Muş Milletvekilimiz Burcu Çelik Özkan, hasta tutsaklar hakkında Meclis Genel Kurulu'nda yapmış olduğu konuşmada şunları ifade etti:
15 Temmuz darbe girişiminden tüm kamu kurumları etkilenmiştir. Darbe girişiminin en çok etkilediği alan ise cezaevleri olmuştur. 15 Temmuz gecesi Adalet Bakanlığı tarafından cezaevleri idarelerine gönderilen gizli genelgeyle tutuklu ve hükümlülerin her türlü açık ve kapalı görüş hakları, avukat ve telefon görüşmeleri engellenmiştir."Paralel cemaat yapılanmasıyla mücadele" adı altında alınan OHAL kararıyla birlikte cezaevlerindeki insan hakları ihlalleri ve baskılar en şiddetli haliyle yaşanmaya devam etmektedir. Yaşadığımız örneklerden edindiğimiz tecrübelere göre, OHAL kararının temel hak ve özgürlükleri yakından ilgilendirdiği ve bugüne kadarki uygulamaların hak ve özgürlükleri kısıtlayıcı ya da tamamen engelleyici uygulamalar olduğu açıktır. Bu kapsamda OHAL kararının ilk olarak cezaevlerinde uygulanmış olması Hükümet'in cezaevlerine yaklaşımını da ortaya koymaktadır. Bizler Halkların Demokratik Partisi olarak OHAL kararının başta cezaevleri olmak üzere temel hak ve özgürlükler üzerindeki etkisinin takipçisi olacağız.
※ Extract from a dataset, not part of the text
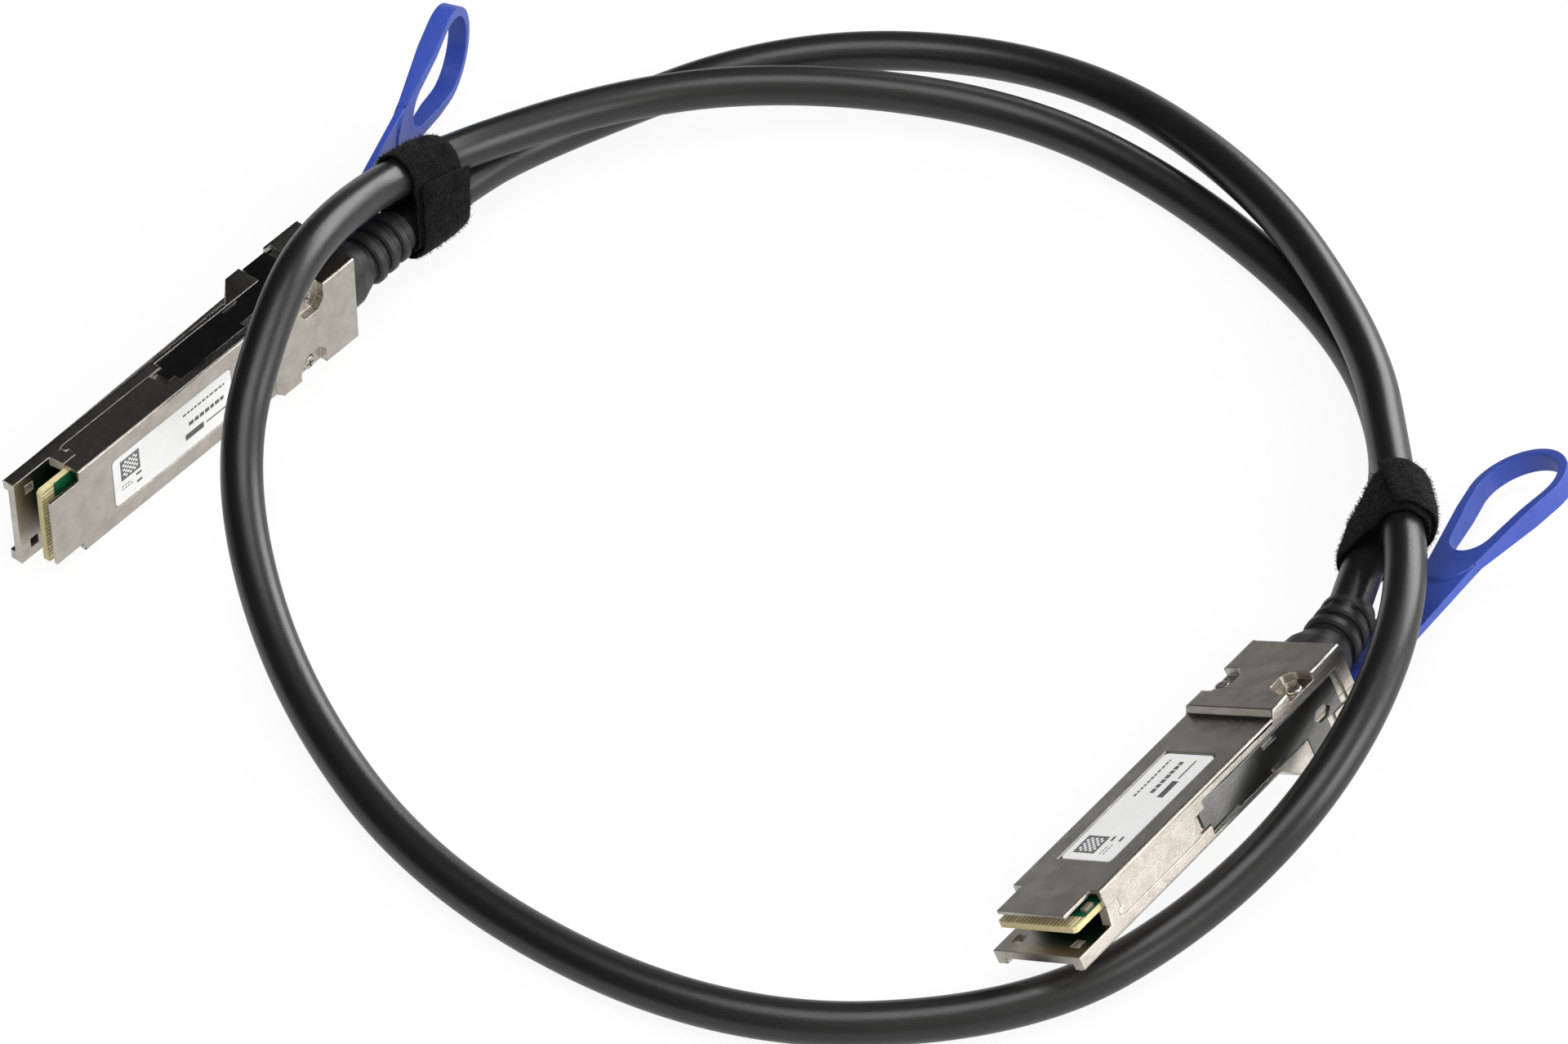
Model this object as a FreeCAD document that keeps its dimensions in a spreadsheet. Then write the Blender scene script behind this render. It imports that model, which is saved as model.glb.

Ülkenin bulunduğu bu koşullarda Adalet Bakanlığı'nın özellikle ölüm sınırında olan hasta tutuklu ve hükümlülere ilişkin çok acil bir çalışma yapması gerekmektedir. OHAL'le birlikte gerçekleşen tutuklamalar gerekçesiyle yaşanan nakil ve sevkler sırasında hasta tutuklu ve hükümlülerin koşulları göz önüne alınmayarak hasta tutsaklar da sürgüne tabi tutulmuştur. Tedavisi devam edenler, ölüm sınırında olanlar, cezaevlerinde yatalak bir şekilde bekleyen hasta tutsaklar dahi sürgün edilmiştir.
Hasta tutsaklara ilişkin en önemli sorun adli tıp kurumlarından alınan raporlardır. Adli tıp kurumları bir yıl önce verdikleri raporları bugün siyasi konjonktür sebebiyle yeniden ele almakta ve "Cezaevinde kalamaz" şeklinde verilen raporları "Cezaevinde kalabilir" şeklinde değiştirmektedirler. Devlet hastanesinden alınan bir raporda yüzde 97'lik oranla "Cezaevinde kalamaz" denilen bir kişi hakkında Adli Tıp Kurumu "Cezaevinde kalabilir" diye rapor verebilmektedir. Bu uygulamaların bugünlerde çok konuştuğumuz insan haklarına açık aykırılık teşkil ettiği ortadadır.
Önemli sorunlardan bir diğeri de hali hazırda uygulaması devam eden kelepçeli muayene dayatmasıdır. Bize ulaşan bilgilere göre muayene esnasında kolluğun müdahalesi, kelepçeli muayene dayatması, hekimlerin bu baskı altında tıp etiğine uygun hareket etmeyerek muayeneyi kelepçeli yapma uygulamaları sadece hasta tutsakların değil, tüm tutuklu ve hükümlülerin tedavilerinin önünde önemli bir engeldir. Bu noktada üçlü protokol anlaşmasının bu uygulamaya zemin hazırladığını, bu sebeple protokol maddelerinin insan hakları temelinde yeniden ele alınması gerektiğini belirtiyoruz.
Tüm parti gruplarıyla yapmış olduğumuz cezaevi ziyaretlerinde tanıklık ettiğimiz bazı isimleri zikretmek isterim: Sibel Çapraz, 15 ameliyat geçirmiş ve halihazırda tutuklanmaya devam eden bir kişidir. Abdulkadir Fırat, yine tüm parti gruplarıyla yapmış olduğumuz ziyarette karşılaştığımız bir kişidir yüzde 80 raporuyla felçli olarak halen cezaevindedir. Benzer durumdaki Ergin Aktaş'a ilişkin, Adalet Bakanı burada kendisi hukuka aykırı bir şekilde cezaevinde tutulduğunu kabul etmiştir.
Buradan bir kez daha herkese seslenmek istiyorum: Gelin, siyasi düşünceleri bir kenara bırakıp hasta tutsakların tahliye şartlarını araştırmak üzere bir komisyon kuralım ve hepimiz yaşanan bu ağır insan hakları ihlaline bir son verelim.